The current juncture provides a unique opportunity for countries, institutions, and educators interested in fostering international relationships and intercultural engagement to reflect on and use the lessons from research on international students to shape the transformation of education. What can be learnt from the experiences and perceptions of global scholars who chose to study in other countries? What makes a difference to student experience? To intercultural engagement? In this chapter, we argue international student experiences are diverse and may differ from those of local students. There is a critical need for education providers and those working with students to understand the complexity of these students’ experiences in order to appropriately address their academic and social needs.

Key Terms in this Chapter

Plagiarism: Is presenting someone else’s words or ideas as one’s own without proper attribution either intentionally or unintentionally.

Agency: Is human capability to act on their behalf and to make choices.

Academic Shock: Relates to issues caused by unfamiliar teaching and learning approaches when students study in another country.

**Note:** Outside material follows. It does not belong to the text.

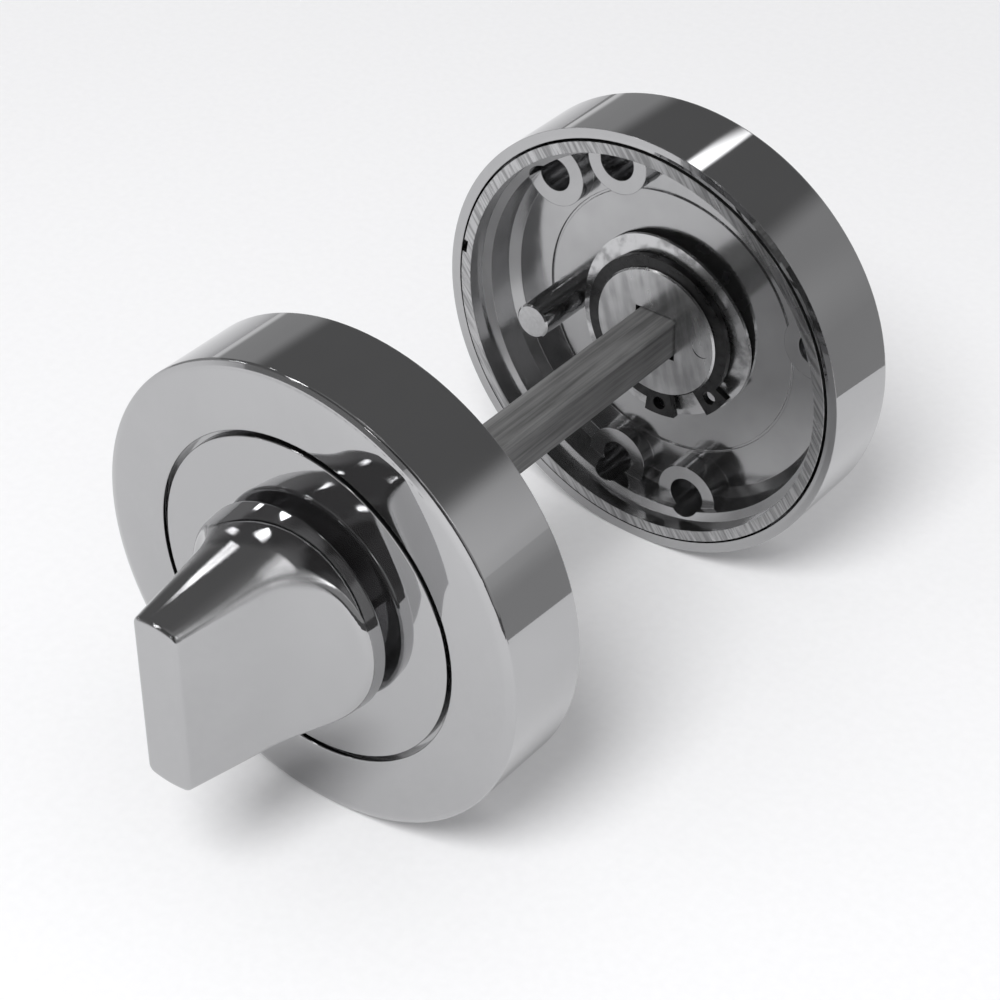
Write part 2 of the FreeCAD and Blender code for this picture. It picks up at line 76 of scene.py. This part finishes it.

Culture Shock: Involves positive and negative feelings provoked when students live in a country with different social values and norms.

Language Shock: Is language-related difficulties facing international students and relates to everyday spoken language and academic language.

Acculturation: Refers to psychological and cultural changes resulting from contact between two or more individuals from different backgrounds.

Academic Integrity: Refers to being honest, responsible and committed to one’s academic work in academic setting.